Review: My Ántonia

My Ántonia, Willa Cather (Foreword Kathleen Norris). Boston: Mariner, 1995 (Originally published in 1918, no publisher web link available).

Summary: Jim Burden’s narrative of his relationship growing up on the prairie with Ántonia Shimerda, one he would live with throughout his life.

[Review includes spoilers.]

Jim Burden was an orphaned boy who came to live with his grandparents in Nebraska. Ántonia Shimerda was a young girl, four years older, of Bohemian immigrants living nearby. This story, described in the opening narrative as a manuscript describing his friendship with Ántonia, given to a friend from the same town in Nebraska months after a train ride in which they had spoken of her.

Jim is quickly enlisted to teach Ántonia English so she can help with the family’s transactions in the community. And thus begins a deep friendship between the two lasting a lifetime. Tragedy quickly shadows Ántonia’s life when her sickly and unhappy father, several weeks after a beautiful Christmas Day visit, takes his life. Ántonia and her brother Ambrosch are left to eke out a living, and they do, by Ambrosch brute force and Ántonia’s hard work, through which she becomes somehow even more vibrant. Their friendship continues in the moments she is free, including an incident in which Jim, who happens to be carrying a shovel, kills a deadly and huge rattler, becoming a hero to her and all.

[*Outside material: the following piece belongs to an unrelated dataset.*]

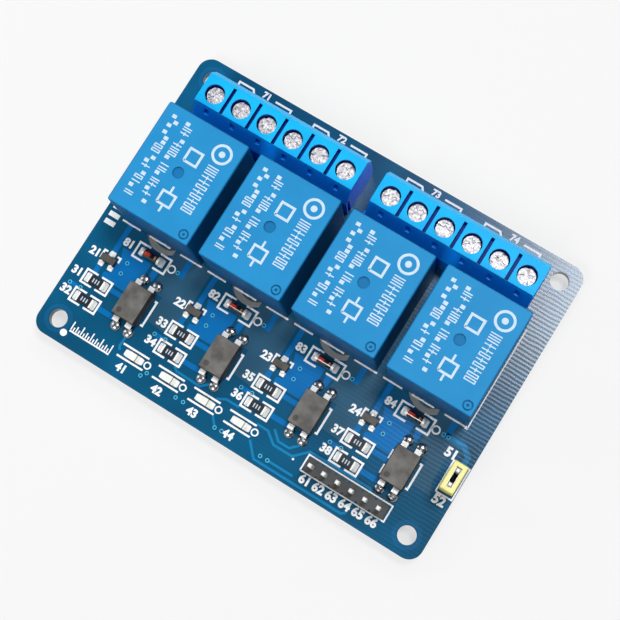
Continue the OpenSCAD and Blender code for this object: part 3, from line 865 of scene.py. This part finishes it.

Later, Jim’s grandparents move to town and Ántonia also takes up a job, working as a housekeeper with Mrs. Harling, teaching her domestic arts she has not learned on the farm. The two keep up, Jim shunning younger girls for Ántonia and her friend Lena, to whom he is attracted. Lena has different ideas, and becomes an independent dressmaker, beholden to no man and eventually living in San Francisco. Jim went off to college and eventually law school. Meanwhile, Ántonia goes off with a young man to get married. He abandons her, pregnant. She returns home and joyfully, as she does so much, raises her daughter, leaving shame to others. She and her brother work together on the farm. Jim returns once to visit, holding her hands as he prepares to return to school, saying he will return.

It is twenty years until he does. They do continue to write. In the meanwhile, Ántonia marries Anton Cuzak, with whom she has ten children and builds a prosperous farm. Jim becomes a railroad lawyer. The book concludes with his visit to the farm, where he meets the children and Anton.

As in O Pioneers, the story unfolds amid Cather’s descriptions of the glories of the Nebraska prairie. And like that story, Cather portrays a woman of strength and joy in her life. One senses she could have spent her life with Jim, who never pursues her beyond their shared friendship. And yet she not merely accepts, but joyfully embraces a life with Anton, who honors her initiative and industry. We sense that Jim comes to realize this as well. What strikes me is that each honors the commitments of the other. A modern novel would probably have written in an affair that would destroy them both, and Ántonia’s family in the bargain. They choose a different road, generous friendship that honors boundaries, and finds joy in what they have, “the precious, incommunicable past.”